Central Submonads and Notions of Computation

The notion of "centre" has been introduced for many algebraic structures in mathematics. A notable example is the centre of a monoid which always determines a commutative submonoid. Monads in category theory are important algebraic structures that may be used to model computational effects in programming languages and in this paper we show how the notion of centre may be extended to strong monads acting on symmetric monoidal categories.
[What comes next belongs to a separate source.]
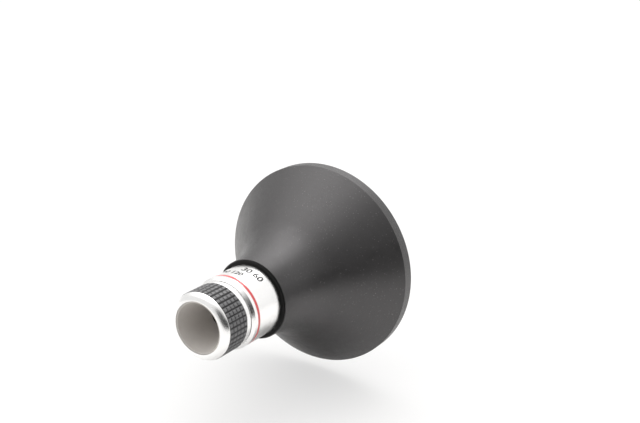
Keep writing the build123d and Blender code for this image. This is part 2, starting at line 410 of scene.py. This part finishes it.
def ink(tree):
    """Black ink of the numbers, slightly uneven."""
    cloud = noise(tree, 0.25 * MM, detail=2.0)
    return {
        "Base Color": mixed(tree, cloud, (0.012, 0.012, 0.013, 1), (0.03, 0.03, 0.03, 1)),
        "Roughness": 0.5,
        "Normal": bumped(tree, cloud, 0.004 * MM),
    }


def coated_glass(tree):
    """Polished glass with a faint blue-violet coating."""
    cloud = noise(tree, 3 * MM, detail=2.0)
    return {
        "Base Color": mixed(tree, cloud, (1.0, 1.0, 1.0, 1), (0.97, 0.985, 1.0, 1)),
        "Transmission Weight": 1.0,
        "Roughness": remap(tree, cloud, 0.3, 0.7, 0.01, 0.03),
        "IOR": 1.56,
        "Specular Tint": (0.6, 0.5, 1.0, 1),
    }


FINISHES = {
    "printed_black": printed_black,
    "anodised_black": anodised((0.007, 0.007, 0.007, 1), (0.012, 0.012, 0.012, 1), 0.55, 0.15, 0.12 * MM),
    "anodised_grey": anodised((0.53, 0.50, 0.475, 1), (0.59, 0.56, 0.53, 1), 0.6, 0.3, 0.15 * MM),
    "grip_black": grip_black,
    "steel": turned_metal((0.42, 0.42, 0.43, 1), (0.5, 0.5, 0.5, 1), 0.32, 0.08 * MM, 0.002 * MM),
    "brass": turned_metal((0.55, 0.4, 0.17, 1), (0.64, 0.49, 0.23, 1), 0.3, 0.08 * MM, 0.002 * MM),
    "satin_chrome": turned_metal(
        (0.93, 0.93, 0.93, 1), (0.96, 0.955, 0.95, 1), 0.25, 0.07 * MM, 0.0006 * MM
    ),
    "red_enamel": red_enamel,
    "glass": coated_glass,
    "ink": ink,
}
MATERIALS = {name: new_material(name, build) for name, build in FINISHES.items()}
SLOT_OF = {item["node"]: item["material_slot"] for item in frame["record"]["subparts"]}


def dress(piece, finish):
    """Give a piece one of the materials."""
    piece.data.materials.clear()
    piece.data.materials.append(MATERIALS[finish])


def stand_for(piece, node, body):
    """A finer piece takes a solid's place, and rides with its body."""
    dress(piece, SLOT_OF[node])
    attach(piece, body)
    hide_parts(node)


def flare_rows(tip, rim_r):
    """Outline from the tip to the rim: an arc that starts along the neck, then a straight run."""
    length = -tip - RIM_T
    arc_r = (length * tan(FLARE_ANGLE) - (rim_r - NECK_R)) / (1 / cos(FLARE_ANGLE) - 1)
    arc = []
    for i in range(ARC_STEPS + 1):
        angle = FLARE_ANGLE * i / ARC_STEPS
        arc.append((tip + arc_r * sin(angle), NECK_R + arc_r * (1 - cos(angle))))
    run_y, run_r = arc[-1]
    run = []
    for i in range(1, RUN_STEPS + 1):
        share = i / RUN_STEPS
        run.append((run_y + share * (-RIM_T - run_y), run_r + share * (rim_r - run_r)))
    return [outline_row(y, r) for y, r in arc + run]


def light_step_rows(back, front, back_r, front_r):
    """Outline of the bore from back to front, which narrows in steps that trap stray light."""
    step_l = (back - front) / LIGHT_STEPS
    step_r = (back_r - front_r) / (LIGHT_STEPS - 1)
    rows = []
    for i in range(LIGHT_STEPS):
        radius = back_r - i * step_r
        rows.append(outline_row(back - i * step_l, radius))
        rows.append(outline_row(back - (i + 1) * step_l, radius))
    return rows


def printed_cone():
    """The adapter as the solid has it, with the 42 mm thread cut into its spigot."""
    back, tip, rim_r = reach("cone_body")
    insert_back = reach("thread_ring")[0]
    insert_r = NECK_R - NECK_WALL
    mount_r = MOUNT_D / 2
    root_r = mount_r - MOUNT_DEPTH
    thread = thread_rows(back - MOUNT_CHAMFER, MOUNT_RELIEF, MOUNT_PITCH, mount_r, root_r)
    rows = [
        *flare_rows(tip, rim_r),
        outline_row(-RIM_CHAMFER, rim_r),
        outline_row(0, rim_r - RIM_CHAMFER),
        outline_row(0, mount_r - MOUNT_RELIEF),
        *reversed(thread),
        outline_row(back, root_r - MOUNT_LEAD),
        *light_step_rows(back, insert_back, mount_r - MOUNT_WALL, RMS_R + FIT - INSERT_LIP),
        outline_row(insert_back, insert_r),
        outline_row(tip, insert_r),
    ]
    stand_for(turned("adapter_cone", rows), "cone_body", "adapter")


def thread_phase(back):
    """Where in its pitch a thread starts, so that the thread of the objective meets that of the insert."""
    foot = reach("outer_sleeve")[0]
    return (foot - back) / RMS_PITCH % 1


def objective_tube():
    """The inner tube as the solid has it, with its thread cut."""
    back, front, _ = reach("body_tube")
    foot = reach("outer_sleeve")[0]
    root_r = RMS_R - RMS_DEPTH
    thread_back = back - THREAD_CHAMFER
    phase = thread_phase(thread_back)
    rows = [
        outline_row(back, TUBE_BORE_R),
        outline_row(back, root_r),
        *thread_rows(thread_back, foot + RELIEF_W, RMS_PITCH, RMS_R, root_r, phase),
        outline_row(foot, root_r),
        outline_row(foot, TUBE_FLANGE_R),
        outline_row(foot - TUBE_FLANGE_L, TUBE_FLANGE_R),
        outline_row(foot - TUBE_FLANGE_L, TUBE_R),
        outline_row(front, TUBE_R),
        outline_row(front, TUBE_BORE_R),
    ]
    stand_for(turned("objective_tube", rows), "body_tube", "objective")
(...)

We show that the centre of a strong monad $\mathcal T$, if it exists, determines a commutative submonad $\mathcal Z$ of $\mathcal T$, such that the Kleisli category of $\mathcal Z$ is isomorphic to the premonoidal centre (in the sense of Power and Robinson) of the Kleisli category of $\mathcal T$. We provide three equivalent conditions which characterise the existence of the centre of $\mathcal T$ and we show that every strong monad on many well-known naturally occurring categories does admit a centre, thereby showing that this new notion is ubiquitous. We also provide a computational interpretation of our ideas which consists in giving a refinement of Moggi's monadic metalanguage. The added benefit is that this allows us to immediately establish a large class of contextually equivalent programs for computational effects that are described via monads that admit a non-trivial centre by simply considering the richer syntactic structure provided by the refinement.